Светлый фон

— Да ты посиди, не сверли дверь взглядом, мы ведь ещё и говорить не начали. Лучше скажи-ка, что там судачат звёзды о судьбе молодого фараона? Ведь ему до тридцати немного осталось, — Неферт шумно вздохнул.

— Немного.

Настоятель молчал, ожидая, что скажет оракул.

— И до тридцати линия судьбы правителя прослеживается очень хорошо, звёзды к нему благосклонны, все его начинания удачны, ему везёт и в личной жизни. Но после тридцати линия судьбы резко пресекается, и продолжения её я так и не нашёл.

Неферт с улыбкой взглянул на оракула.

— Я перекопал десятки книг и звёздных таблиц, пытаясь отыскать разгадку, но всё впустую. Хотя внешне властитель здоров, и ничто пока не предсказывает его гибель от болезни или подосланного убийцы. Мне неведомо, почему обрывается линия судьбы. Обрывается, и всё. Кстати, и на ладони фараона точно такой же резкий обрыв. Это самая большая загадка для меня!

— Он родился болезненным, я помню, — жрец задумался. — Тиу сама прибегала ко мне, просила молить Амона, боялась, что наследник не выживет.

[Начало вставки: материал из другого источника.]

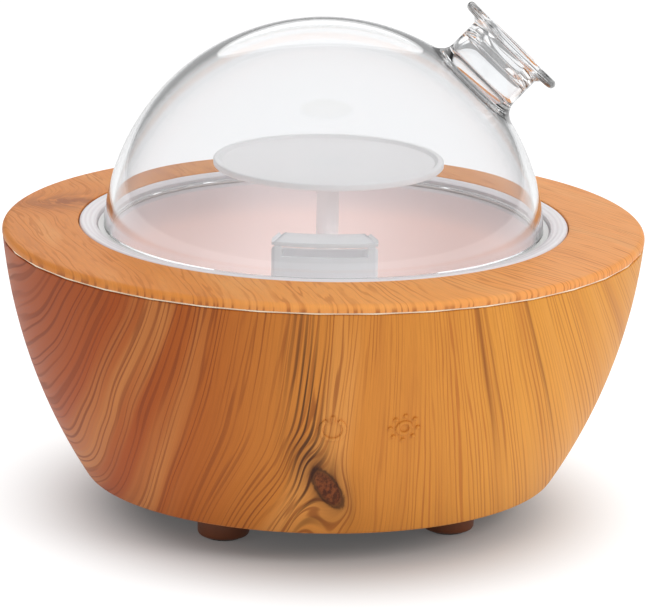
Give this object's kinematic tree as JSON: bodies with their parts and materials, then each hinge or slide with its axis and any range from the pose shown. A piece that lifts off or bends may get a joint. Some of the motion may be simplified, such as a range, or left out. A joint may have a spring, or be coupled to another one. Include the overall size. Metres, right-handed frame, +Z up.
{
  "type": "essential oil diffuser",
  "caption": "Round wood-look ultrasonic oil diffuser with a water tank, air duct, mist shield and lift-off glass dome with an angled neck.",
  "frame": {"origin": "on the surface under the feet, on the body's axis", "axes": "+Z up, -Y towards the touch icons, +X to the right seen from the icons"},
  "size_m": [0.201, 0.201, 0.16],
  "materials": {
    "wood": "wood-grain film over moulded shell, satin",
    "cream_trim": "satin",
    "frosted_plastic": "frosted translucent",
    "clear_glass": "clear, polished",
    "silicone": "milky",
    "brown_plastic": "satin",
    "black_rubber": "matt",
    "dark_plastic": "fine texture",
    "pale_plastic": "satin",
    "steel": "zinc plated",
    "brass": "bare",
    "circuit_board": "solder mask",
    "aluminium_fins": "extruded",
    "light_lens": "warm lens",
    "red_wire": "insulated"
  },
  "bodies": {
    "base": {"base_shell": "wood", "top_cover": "wood", "seam_ring": "cream_trim", "water_tank": "frosted_plastic", "air_duct": "frosted_plastic", "duct_cap": "frosted_plastic", "disc_seal": "silicone", "foot_1": "brown_plastic", "foot_2": "brown_plastic", "foot_3": "brown_plastic", "foot_4": "brown_plastic", "foot_pad_1": "black_rubber", "foot_pad_2": "black_rubber", "foot_pad_3": "black_rubber", "foot_pad_4": "black_rubber", "bottom_plate": "dark_plastic", "fan_frame": "dark_plastic", "air_funnel": "dark_plastic", "dc_jack": "dark_plastic", "inductor": "dark_plastic", "capacitor": "dark_plastic", "transistor": "dark_plastic", "disc_retainer": "pale_plastic", "fan_plug": "pale_plastic", "disc_plug": "pale_plastic", "case_screw_1": "steel", "case_screw_2": "steel", "case_screw_3": "steel", "case_screw_4": "steel", "fan_screw_1": "steel", "fan_screw_2": "steel", "retainer_screw_1": "steel", "retainer_screw_2": "steel", "retainer_screw_3": "steel", "board_screw_1": "steel", "board_screw_2": "steel", "light_screw_1": "steel", "light_screw_2": "steel", "jack_nut": "steel", "jack_pin": "steel", "touch_pad_power": "steel", "touch_pad_light": "steel", "ultrasonic_disc": "brass", "fan_motor": "brass", "main_board": "circuit_board", "touch_board": "circuit_board", "light_board": "circuit_board", "heat_sink": "aluminium_fins", "light_1": "light_lens", "light_2": "light_lens", "light_3": "light_lens", "jack_wire": "red_wire", "fan_wire": "red_wire", "disc_wire": "red_wire"},
    "seal_ring": {"dome_seal": "silicone"},
    "dome": {"glass_dome": "clear_glass"},
    "mist_shield": {"shield_disc": "frosted_plastic", "shield_stem": "frosted_plastic"},
    "impeller": {"fan_impeller": "dark_plastic", "fan_shaft": "steel"}
  },
  "joints": [
    {"name": "dome_lift", "type": "slide", "parent": "base", "child": "seal_ring", "axis": [0, 0, 1], "range_m": [0, 0.11]},
    {"name": "dome_swivel", "type": "hinge", "parent": "seal_ring", "child": "dome", "pos_m": [0, 0, 0.0863], "axis": [0, 0, 1], "continuous": true},
    {"name": "shield_lift", "type": "slide", "parent": "base", "child": "mist_shield", "axis": [0, 0, 1], "range_m": [0, 0.055]},
    {"name": "fan_spin", "type": "hinge", "parent": "base", "child": "impeller", "pos_m": [-0.00541, -0.03559, 0.0215], "axis": [0, 0, 1], "continuous": true}
  ],
  "couplings": [
    {"joint": "shield_lift", "follows": "dome_lift", "ratio": 0.5}
  ]
}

У него были какие-то сердечные спазмы. Внешне это никак не проявляется. И Сирак мне о том же говорил. А потом где-то между третьим и четвёртым годом после рождения всё повторилось. Меня пригласил Аменхетеп Третий, наследнику было очень плохо, он не дышал, а как-то судорожно заглатывал воздух, губы полнились слюной, дрожали, ему что-то мешало вдохнуть полной грудью, и смотреть на него без страха было нельзя. Сирак тоже ничего не мог сделать, и мы стояли вокруг этого несчастного ребёнка преисполненные ужаса и считали мгновения до кончины царевича. Но он не умер, а потом всё само как-то выправилось. Но он ведь до сих пор худой?

Сулла кивнул, потрясённый этим рассказом. Схожий случай ему попадался совсем недавно, и оракул помог одолеть тяжкий недуг ливийскому принцу. Но в этом случае звездочёт знал точные даты рождения его родителей, рисунок их линий на руках и множество других тайных подробностей, которых оракул не ведал об Эхнатоне, Тиу и её царственном первом супруге, а без них прорицателю не разгадать сложную болезнь фараона, если таковая имеется.

— Да, правитель до сих пор худой, но ни цвет лица, ни блеск глаз не свидетельствовали о тайном недуге. Да и Тиу ничего не говорила мне об этом! — помолчав, произнёс он.

— На следующий день, когда малышу стало полегче и он задышал нормально, властитель взял со всех слово, что они никому ни о чём не расскажут. Для Тиу это её сын, а потому она не захотела сообщать такие сведения постороннему...

— Но я не посторонний! — грубо прервал настоятеля Сулла.